Mental health literacy

Those behind the Mental Health Literacy Project are striving to break conventional mindsets and spread awareness through plays, reports Anuja Susan Varghese.
Mental health literacy

ERNAKULAM:  Stigma, blind traditional beliefs, discrimination and a lack of general awareness. These are some of the factors due to which mental health and its various aspects continue to remain a huge concern in Kerala, especially with the state reporting one of the highest suicide rates in the country. In an effort to break the shackles of conventional mindsets, the Mental Health Literacy Project (MeHeLP) has been coordinating with various NGOs, and spreading awareness on the issue through art.

“Given the high prevalence of mental ill-health in Keral, we have chosen the state to conduct a study, and to create awareness in the community, helping them learn to cope and live with it,” says MeHeLP principal investigator Raghu Raghavan, a professor with the De Montfort University in the United Kingdom.

MeHeLP India is a research project launched in 2018, aiming to spread awareness on mental health in both rural and urban communities with the help of theatre. A team of scholars and artists led by Raghu initiated the project funded by the UK Global Challenges Research Fund and the Economic and Social Research Council. Data shows that 14.4% of the state’s population aged 18 and above experience mental ill-health once in their lifetime, with 12.5% individuals developing suicidal risk.
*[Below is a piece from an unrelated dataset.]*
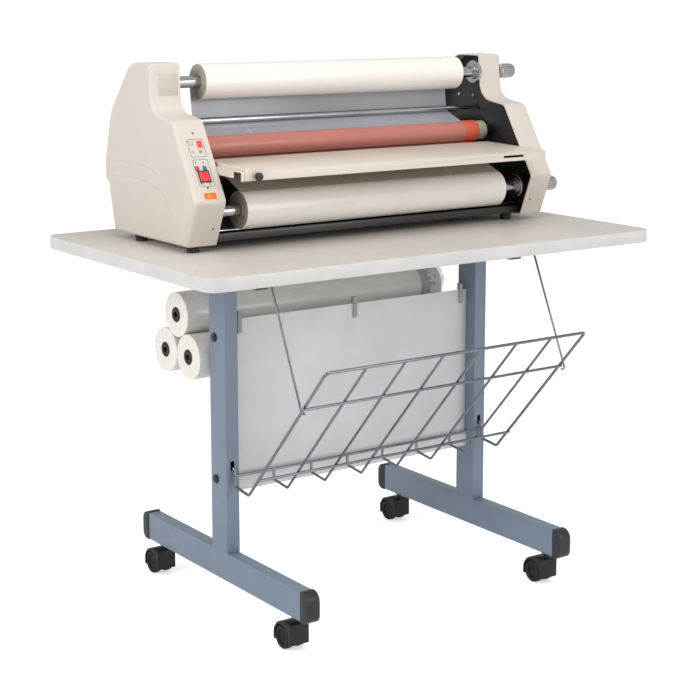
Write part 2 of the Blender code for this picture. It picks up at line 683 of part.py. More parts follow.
# ---------------------------------------------------------------- film supply
def mandrel(name, y, z, paint):
    """The shaft through a film roll, with its brake disc and threaded end."""
    stub = LEFT_PLATE[0] - 0.002
    shoulder = LEFT_PLATE[1] + 0.001
    roll_end = FILM_X + ROLL_L + 0.004
    end = RIGHT_OUT + 0.001
    thread = RIGHT_PLATE[1] + 0.002
    profile = [(0.0, end), (0.004, end), (0.004, thread), (SPINDLE_R, thread),
               (SPINDLE_R, HUB_X + HUB_L), (HUB_R, HUB_X + HUB_L), (HUB_R, HUB_X),
               (0.012, HUB_X - 0.006), (SPINDLE_R + 0.001, HUB_X - 0.010),
               (SPINDLE_R + 0.001, roll_end), (MANDREL_R, roll_end),
               (MANDREL_R, shoulder), (SPINDLE_R, shoulder), (SPINDLE_R, stub), (0.0, stub)]
    keep(turned_x(profile, y, z, 32), name, paint["chrome"])


def knob(name, y, z, paint):
    """A ribbed clamping knob, drilled for the mandrel's end."""
    ribs, depth = 20, 0.0008
    outline = []
    for k in range(2 * ribs):
        radius = KNOB_R - depth * (k % 2)
        angle = math.pi * k / ribs
        outline.append((y + radius * math.cos(angle), z + radius * math.sin(angle)))
    start = RIGHT_OUT + 0.0015
    body = plate_x([outline], start, start + KNOB_L)
    bore = turned_x([(0.0, start + 0.006), (0.005, start + 0.006), (0.005, start - 0.01),
                     (0.0, start - 0.01)], y, z, 20)
    body = cut(body, solid(bore))
    keep(set_origin(body, (0.0, y, z)), name, paint["steel"])


def film_supply(paint):
    for name, y, z, radius in (("top", UPPER_ROLL_Y, UPPER_ROLL_Z, UPPER_ROLL_R),
                               ("bottom", LOWER_ROLL_Y, LOWER_ROLL_Z, LOWER_ROLL_R)):
        mandrel(f"{name}_mandrel", y, z, paint)
        roll = hollow_roll(radius, FILM_X, FILM_X + ROLL_L, y, z)
        keep(roll, f"{name}_film_roll", paint["film"])
        knob(f"{name}_tension_knob", y, z, paint)


# ---------------------------------------------------------------- rollers and drive
def gear_outline(y, z, teeth, phase):
    """A spur gear with straight-flanked teeth and running clearance; phase is one tooth's angle."""
    pitch_r = MODULE * teeth / 2
    outer, root = pitch_r + 0.80 * MODULE, pitch_r - 1.05 * MODULE
    pitch = 2 * math.pi / teeth
    outline = []
    for k in range(teeth):
        for offset, radius in ((-0.32, root), (-0.11, outer), (0.11, outer), (0.32, root)):
            angle = phase + pitch * (k + offset)
            outline.append((y + radius * math.cos(angle), z + radius * math.sin(angle)))
    return outline


def meshed_phase(phase, teeth, other_teeth, line):
    """Tooth angle of a gear that meshes with another, the line between centres given."""
    carried = 0.5 - teeth * (line - phase) / (2 * math.pi)
    return line + math.pi - 2 * math.pi * carried / other_teeth


def gear_phases():
    lower = 0.0
    upper = meshed_phase(lower, TEETH, TEETH, math.pi / 2)
    train = meshed_phase(lower, TEETH, TRAIN_TEETH, TRAIN_TILT)
    pull = meshed_phase(train, TRAIN_TEETH, PULL_TEETH, TRAIN_TILT)
    upper_pull = meshed_phase(pull, PULL_TEETH, PULL_TEETH, math.pi / 2)
    pinion = meshed_phase(train, TRAIN_TEETH, PINION_TEETH, -math.pi / 2)
    return lower, upper, train, pull, upper_pull, pinion


def roller(name, y, z, radius, teeth, phase, colour, paint):
    """A roller on its journals, with the gear that is keyed to its right end."""
    left, right = LEFT_PLATE[0] - 0.004, GEAR_X[1] + 0.002
    hub = radius - 0.002
    profile = [(0.0, right), (SPINDLE_R, right), (SPINDLE_R, COLLAR_END), (0.013, COLLAR_END),
               (0.013, HUB_END), (hub, HUB_END), (hub, SLEEVE_X[1]), (radius, SLEEVE_X[1]),
               (radius, SLEEVE_X[0]), (SPINDLE_R, SLEEVE_X[0]), (SPINDLE_R, left), (0.0, left)]
    body = turned_x(profile, y, z, 40)
    gear = plate_x([gear_outline(y, z, teeth, phase)], *GEAR_X)
    whole = joined(solid(body), gear)
    smooth(whole)
    keep(set_origin(whole, (0.0, y, z)), name, paint[colour])


def rollers(paint):
    lower, upper, train, pull, upper_pull, pinion = gear_phases()
    roller("upper_laminating_roller", NIP_Y, UPPER_Z, ROLLER_R, TEETH, upper, "silicone", paint)
    roller("lower_laminating_roller", NIP_Y, LOWER_Z, ROLLER_R, TEETH, lower, "silicone", paint)
    roller("upper_pull_roller", PULL_Y, PULL_UPPER_Z, PULL_R, PULL_TEETH, upper_pull, "rubber", paint)
    roller("lower_pull_roller", PULL_Y, PULL_LOWER_Z, PULL_R, PULL_TEETH, pull, "rubber", paint)
    outlines = [gear_outline(TRAIN_Y, TRAIN_Z, TRAIN_TEETH, train), circle(TRAIN_Y, TRAIN_Z, 0.006, 24)]
    gear = plate_x(outlines, *GEAR_X)
    keep(set_origin(gear, (0.0, TRAIN_Y, TRAIN_Z)), "train_gear", paint["steel"])
    outlines = [gear_outline(TRAIN_Y, PINION_Z, PINION_TEETH, pinion), circle(TRAIN_Y, PINION_Z, 0.0035, 16)]
    gear = plate_x(outlines, *GEAR_X)
    keep(set_origin(gear, (0.0, TRAIN_Y, PINION_Z)), "motor_pinion", paint["steel"])


def motor(paint):
    """The gearmotor on the right cheek, its shaft through to the pinion."""
    face = RIGHT_PLATE[0] - GAP
    profile = [(0.0, GEAR_X[1]), (0.0030, GEAR_X[1]), (0.0030, face), (MOTOR_R, face),
               (MOTOR_R, face - 0.030), (MOTOR_R - 0.004, face - 0.031),
               (MOTOR_R - 0.004, face - MOTOR_L), (0.0, face - MOTOR_L)]
    keep(turned_x(profile, TRAIN_Y, PINION_Z, 32), "drive_motor", paint["steel"])


def idler_and_tie_bar(paint):
    ends = (LEFT_PLATE[0] - 0.002, RIGHT_PLATE[1] + 0.002)
    thin, tube_ends = IDLER_STUB_R, (MID_X - IDLER_HALF, MID_X + IDLER_HALF)
    profile = [(0.0, ends[1]), (thin, ends[1]), (thin, tube_ends[1]), (IDLER_R, tube_ends[1]),
               (IDLER_R, tube_ends[0]), (thin, tube_ends[0]), (thin, ends[0]), (0.0, ends[0])]
    keep(turned_x(profile, IDLER_Y, IDLER_Z, 24), "film_idler", paint["chrome"])
    ends = (LEFT_PLATE[1] + GAP, RIGHT_PLATE[0] - GAP)
    profile = [(0.0, ends[1]), (TIE_R, ends[1]), (TIE_R, ends[0]), (0.0, ends[0])]
    keep(turned_x(profile, TIE_Y, TIE_Z, 24), "tie_bar", paint["chrome"])


# ---------------------------------------------------------------- feed tray and its guide
def feed_tray(paint):
    """The sheet that leads work to the nip: top, front lip and a short flange on each end."""
    (back, back_z), (lip, lip_z) = TRAY_BACK, TRAY_LIP
    t = TRAY_T
    outline = [(back, back_z), (lip, lip_z), (lip, lip_z - LIP_H), (lip + t, lip_z - LIP_H),
               (lip + t, lip_z - t), (back, back_z - t)]
    sheet = plate_x([outline], *TRAY_X)
    fall = (back_z - lip_z) / (back - lip)
    first, last = lip + NOTCH, back - 0.012
    z_first, z_last = lip_z + fall * NOTCH, back_z - fall * 0.012
    flange = [(first, z_first - t / 2), (first, z_first - FLANGE_H), (last, z_last - FLANGE_H),
              (last, z_last - t / 2)]
    left, right = TRAY_X[0] + GAP, TRAY_X[1] - GAP
    sheet = joined(sheet, plate_x([flange], left, left + t), plate_x([flange], right - t, right))
    middle = lip_z - LIP_H / 2
    slot = box((LIP_SLOT_X[0], lip - 0.01, middle - LIP_SLOT_H / 2 + 0.001),
               (LIP_SLOT_X[1], lip + 0.01, middle + LIP_SLOT_H / 2 + 0.001))
    keep(cut(sheet, slot), "feed_tray", paint["cream_metal"])


def edge_guide(paint):
    """A low fence along the tray with a clamp plate down the front of the lip."""
    (back, back_z), (lip, lip_z) = TRAY_BACK, TRAY_LIP
    t, tall = 0.0020, 0.0070
    fall = (back_z - lip_z) / (back - lip)
    front = lip - 0.0005 - t
    start = lip_z + GAP + fall * (front - lip)
    fence = [(front, start), (back - 0.004, back_z + GAP - fall * 0.004),
             (back - 0.004, back_z + GAP + tall), (front, start + tall)]
    bar = plate_x([fence], GUIDE_X[0], GUIDE_X[0] + 0.004)
    clamp = box((GUIDE_X[0], front, lip_z - LIP_H + 0.001), (GUIDE_X[1], front + t, start + tall))
    keep(joined(bar, clamp), "edge_guide", paint["cream_metal"])
    face = front - GAP
    profile = [(0.0, 0.0150), (0.0070, 0.0150), (0.0085, 0.0130), (0.0085, 0.0045),
               (0.0040, 0.0035), (0.0040, 0.0), (0.0, 0.0)]
    thumb = turned(profile, 24)
    thumb.rotation_euler = (math.pi / 2, 0.0, 0.0)
    thumb.location = (GUIDE_KNOB_X, face, lip_z - LIP_H / 2)
    bpy.context.view_layer.update()
    thumb = solid(thumb)
    smooth(thumb)
    keep(set_origin(thumb, (GUIDE_KNOB_X, face, lip_z - LIP_H / 2)), "guide_knob", paint["plastic"])


def power_inlet(paint):
    """The appliance inlet low on the left housing's rear."""
    y = 0.2578
    body = box((-0.434, y, 0.824), (-0.404, y + 0.010, 0.848), 0.0010, 1)
    well = box((-0.429, y + 0.004, 0.829), (-0.409, y + 0.02, 0.843))
    keep(cut(solid(body), well), "power_inlet", paint["plastic"])


def place_over_origin():
    for obj in group(COLLECTION).objects:
        obj.location.y += DEPTH_SHIFT


def main():
    clear_scene()
    paint = make_finishes()
    table(paint)
    for side, x in (("left", -LEG_X), ("right", LEG_X)):
        leg(side, x, paint)
        foot(side, x, paint)
    casters(paint)
    back_panel(paint)
    roll_brackets(paint)
    stored_rolls(paint)
    basket(paint)
    basket_rods(paint)
    housings(paint)
    controls(paint)
    side_plates(paint)
    base_pan(paint)
    machine_feet(paint)
    film_supply(paint)
    rollers(paint)
    motor(paint)
    idler_and_tie_bar(paint)
    feed_tray(paint)
    edge_guide(paint)
    power_inlet(paint)
    place_over_origin()


main()
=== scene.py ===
# %% [markdown]
# # A cold roll laminator on its wheeled stand
#
# The solid model of this machine is already made and packed: every tube, roller and
# switch has its place in it. This file puts the looks around that model. It never
# moves a part. It makes a finer copy or a new piece where the plain solid is too
# plain, gives each piece a finish, and lights the whole for one still picture.
#
# Units are metres. +X runs to the operator's right along the rollers, +Y to the rear
# and +Z up, with the floor at z = 0.

# %% Load the frame
import json
import math

import bmesh
import bpy
from mathutils import Matrix, Vector
from mathutils import noise as smooth_noise


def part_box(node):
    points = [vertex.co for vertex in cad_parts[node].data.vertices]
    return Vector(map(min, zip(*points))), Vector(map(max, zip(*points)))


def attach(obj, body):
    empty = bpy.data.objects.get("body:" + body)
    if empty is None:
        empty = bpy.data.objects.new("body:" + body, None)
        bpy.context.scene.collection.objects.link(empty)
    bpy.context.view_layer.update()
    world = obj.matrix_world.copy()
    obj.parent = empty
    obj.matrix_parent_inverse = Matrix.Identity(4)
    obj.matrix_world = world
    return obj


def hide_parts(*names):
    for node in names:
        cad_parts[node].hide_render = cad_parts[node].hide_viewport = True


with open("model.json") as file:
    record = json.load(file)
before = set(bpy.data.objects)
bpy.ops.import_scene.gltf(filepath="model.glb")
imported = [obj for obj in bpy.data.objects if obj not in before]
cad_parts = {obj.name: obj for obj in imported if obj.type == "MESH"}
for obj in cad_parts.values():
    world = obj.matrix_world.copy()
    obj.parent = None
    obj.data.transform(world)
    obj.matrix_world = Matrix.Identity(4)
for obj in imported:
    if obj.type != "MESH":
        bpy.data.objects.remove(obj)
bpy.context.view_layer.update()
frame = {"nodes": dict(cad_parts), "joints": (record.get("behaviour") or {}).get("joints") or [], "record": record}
MM = 0.001
ROOT = "stand_and_frame"

# %% [markdown]
# ## Small helpers
#
# Operators act on whatever is selected, so each helper clears the selection first and
# then picks exactly one object. Faces are picked by their place or by the way they
# look, which is how a person would describe them too: "the faces on the left end".
# `sound` closes the seams of a shape and turns its faces outwards.

# %% Picking objects and faces
def pick(obj):
    """Make obj the only selected and the active object."""
    bpy.ops.object.select_all(action="DESELECT")
    obj.select_set(True)
    bpy.context.view_layer.objects.active = obj
    return obj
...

Arts help retell stories to impart new knowledge and develop skills and practices for mental health and well-being, Raghu says. “That’s why we say culturally appropriate mental health literacy is the need of the hour.”Vaishnav (name changed), a 29-year-old from a tribal community in  Attapadi was forced to drop out of college due to incessant ragging. He resorted to drinking and eventually became aggressive towards those around him, including his wife, and was ostracised from the family.

After attempting suicide, he was admitted to a hospital. “Things improved only after taking medication for my addiction and working on behavioural changes. Now I have an aim to work and take care of my kids,” he says. Partnering NGOs Mental Health Action Trust, and Mental Health Care and Research Foundation, MeHeLP conducted a study in four districts — Palakkad, Kozhikode, Malappuram and Ernakulam. Some of the themes of the plays were lived experience of mental illness, alcoholism and drug abuse, spousal abuse, stigma, and isolation, need for mental health education in schools, focus on children and the elderly.